Infrastructure and interoperability considerations for enterprise scale
Distribution AI programs often fail when architecture is treated as an afterthought. Enterprise operational intelligence depends on interoperable data pipelines, API connectivity, event streaming where appropriate, identity controls, and a scalable analytics foundation. If the AI layer cannot reliably access ERP transactions, warehouse events, supplier data, and finance signals, visibility will remain partial.
Interoperability is especially important in mixed environments where organizations operate legacy ERP alongside cloud applications, third-party logistics systems, e-commerce platforms, and business intelligence tools. The modernization objective should be connected intelligence architecture, not forced uniformity. Enterprises need a design that supports phased adoption while preserving governance and performance.
Scalability also requires disciplined model and workflow management. A pilot that works for one warehouse or one business unit may break down when data definitions vary across regions. Standardized semantic models, reusable orchestration templates, and centralized monitoring help organizations scale AI-assisted ERP capabilities without multiplying operational risk.
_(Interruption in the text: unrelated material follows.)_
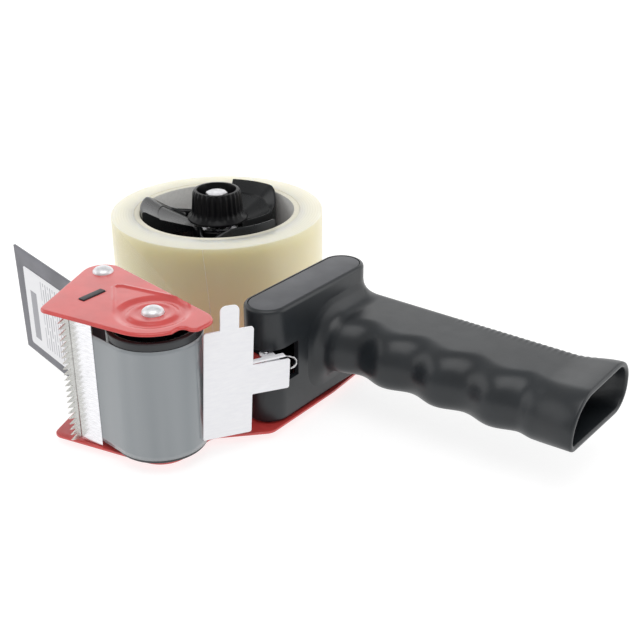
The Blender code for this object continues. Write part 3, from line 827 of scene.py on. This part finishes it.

- Prioritize integration architecture early, including ERP APIs, event capture, master data alignment, and BI interoperability
- Design for human oversight, especially in purchasing, allocation, pricing, and customer-impacting workflows
- Use phased deployment tied to measurable operational outcomes such as fill rate, forecast accuracy, cycle time, and reporting latency
- Establish AI governance councils that include operations, IT, finance, security, and compliance stakeholders
- Build for resilience with fallback workflows, exception queues, and monitoring for model drift or data degradation
Executive recommendations for distribution leaders
First, define ERP modernization in business terms, not only technology terms. The target state should be better operational visibility, faster coordinated decisions, and stronger resilience across supply, fulfillment, and finance. This reframes AI from an experimental feature into a strategic operating capability.
Second, focus on workflows where visibility gaps create measurable cost or service impact. Distribution leaders often see the fastest returns in replenishment planning, procurement approvals, order exception handling, and executive reporting. These are areas where AI operational intelligence can reduce latency and improve consistency without requiring full process autonomy.
Third, invest in governance and interoperability as core modernization workstreams. Enterprises that delay these foundations often create isolated AI use cases that cannot scale. Sustainable value comes from connected intelligence architecture, policy-aware workflow orchestration, and trusted operational data.
Finally, measure success through operational outcomes rather than model novelty. Better forecast reliability, lower expedite costs, improved inventory accuracy, faster close-to-report cycles, and stronger service-level performance are more meaningful than the number of AI features deployed. In distribution, modernization succeeds when AI helps the enterprise see earlier, decide faster, and respond with greater control.